You could instead train a model to accept much larger inputs. But input size drives compute and memory roughly with the square of the dimension, so doubling resolution can roughly quadruple the cost, and you hit hardware limits quickly. Tiling spends compute more surgically: you pay for extra passes, but each pass is cheap and standard-sized, and you can skip empty sky or run tiles in parallel.

The costs, stated honestly

Tiling is not free, and pretending otherwise would be spin.

More inference passes. Nine tiles plus a full frame is ten forward passes instead of one. That's slower and more expensive per image — a real problem for high-frame-rate, low-latency video, and the main reason you wouldn't tile everything by default.
Seam bookkeeping. Overlap and merging add code and edge cases. Get the overlap too small and you cut objects; too large and you waste compute and create duplicate detections to reconcile.
It only helps small objects. If everything in your scene is already big in the frame, tiling adds cost for nothing. The win scales with how tiny-relative-to-frame your targets are.
Tile-local blindness. A model looking at one tile loses the surrounding context. Usually fine for detection, occasionally not — a thing that only makes sense given its neighborhood can get misread in isolation.

The takeaway

The lesson generalizes past any one tool. A model can only reason about the pixels it's actually shown, and the unglamorous preprocessing step — that quiet resize — often decides what's even possible downstream.

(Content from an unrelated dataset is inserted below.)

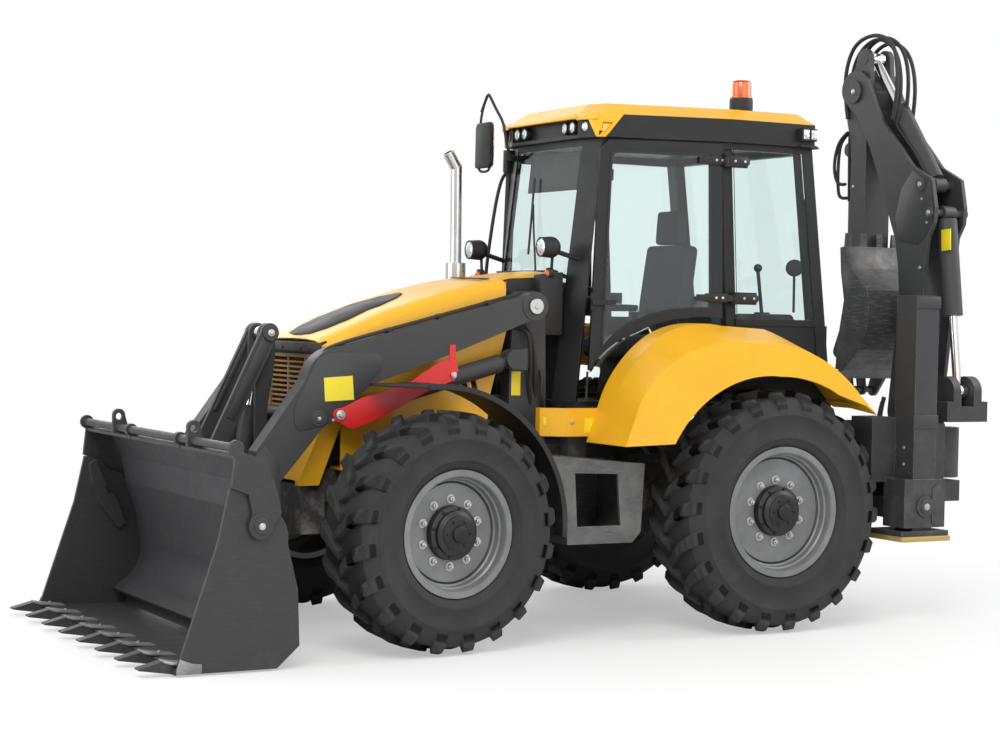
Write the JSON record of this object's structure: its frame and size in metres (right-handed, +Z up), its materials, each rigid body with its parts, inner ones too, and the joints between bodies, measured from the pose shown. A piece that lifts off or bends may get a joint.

When small or distant objects keep slipping through, the first question isn't "do I need a smarter model." It's "did the detail survive long enough to be seen at all."

Tiling answers that by refusing to throw the detail away. Cut the frame, keep the pixels, look closely, then put it back together. The speck on the far corner was always there. Sometimes seeing it is just a matter of not squinting at the whole street at once.